Should the EITI Validation process take into account the outcomes of country assessments conducted by other organisations, such as Financial Action Task Force? If yes, how?
The review of Validation will consider who undertakes Validation and how it is resourced, with a view to ensuring financial sustainability, the timely execution of Validations and sufficient resources for support to EITI implementation.
Under the current Validation procedure, Validation is led by the International Secretariat. Each year, one company is selected as the Independent Validator to provide quality assurance. The current annual financial cost of Validation for the International Secretariat is approximately USD 1m in total for around 15 Validations. In addition, Validation requires significant time resources from national secretariats, MSGs and the EITI Board. On average, completing first Validations has taken 41 weeks and second Validations 20 weeks.
How would you improve the cost effectiveness of Validation, in terms of both financial cost and time?
Should self-assessment by implementing countries play a greater role in Validation? If yes, how should the consistency of assessments be ensured?
Which entity should have the primary role in undertaking Validation, including conducting stakeholder consultations and preparing assessments (e.g. one Independent Validator across all countries, consultants specialised in certain regions or topics, the International Secretariat, the MSG or EITI stakeholders from other countries?)
The International Secretariat provides implementation support to countries and leads Validation. What are the benefits and challenges of this dual role? What should be the role of the International Secretariat in Validation?
The review of Validation will consider the structure and timing of Validation, including the assessment of individual requirements, the overall assessment of progress and consequences of Validation. The visual below explains the outcomes and consequences of Validation under the current model.
Currently, countries are revalidated in 3 years, if they meet all EITI Requirements. If all requirements are not met, a subsequent Validation takes place in 3 to 18 months. Should Validation take place more or less frequently than currently?
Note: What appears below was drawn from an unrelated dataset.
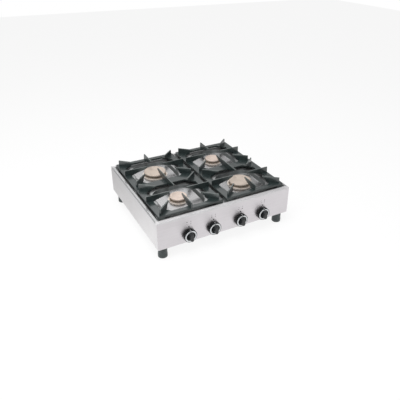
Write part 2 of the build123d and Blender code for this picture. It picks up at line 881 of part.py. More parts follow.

In what kind of situations particularly?
The EITI Standard stipulates that lack of progress in Validation leads to temporary suspension (see image above). Should countries be allowed more or less time to make progress and meet the EITI Standard? If yes, in which cases?
Currently Validation assesses progress in meeting all EITI Requirements in one country at a time. A different approach could be to assess the implementation of a set of requirements in several countries at once, for example related to state participation or licensing. Should Validation continue to look at one country at a time or rather focus on assessing progress on a certain topic across several countries at the same time?
Currently Validation results in an overall assessment of progress that reflects the assessment of individual requirements (‘no progress’ to ‘outstanding progress’). Are the levels of progress and the basis for determining them appropriate? If not, how would you improve them?
Assessing progress in meeting EITI Requirements on stakeholder engagement (Requirements 1.1-1.3) has proven to be more challenging and resource-intensive than assessing disclosures. In particular, the EITI Board has discussed whether the current approach to assessing civil society engagement is appropriate for safeguarding civic space in the EITI and encouraging progress.
How would you improve the efficiency and effectiveness of validating stakeholder engagement in the EITI?
Currently stakeholder engagement and disclosures are assessed in the same Validation process. Should these two assessments be separated?
The Validation of the civil society protocol assesses whether actors substantively engaged in the EITI can freely express themselves, operate, associate and participate in decision-making in relation to the EITI process. Should the Validation of the civil society protocol cover issues, activities and actors related to natural resource governance beyond the EITI process?
Currently the outcome of validating stakeholder engagement follows the same levels of progress as the assessment of disclosures (‘no progress’ to ‘outstanding progress’). Does this adequately encourage and capture progress? If not, how would you improve the progress markers on stakeholder engagement?
Please add any other comments or reflections on the current Validation model and areas for improvement not covered above.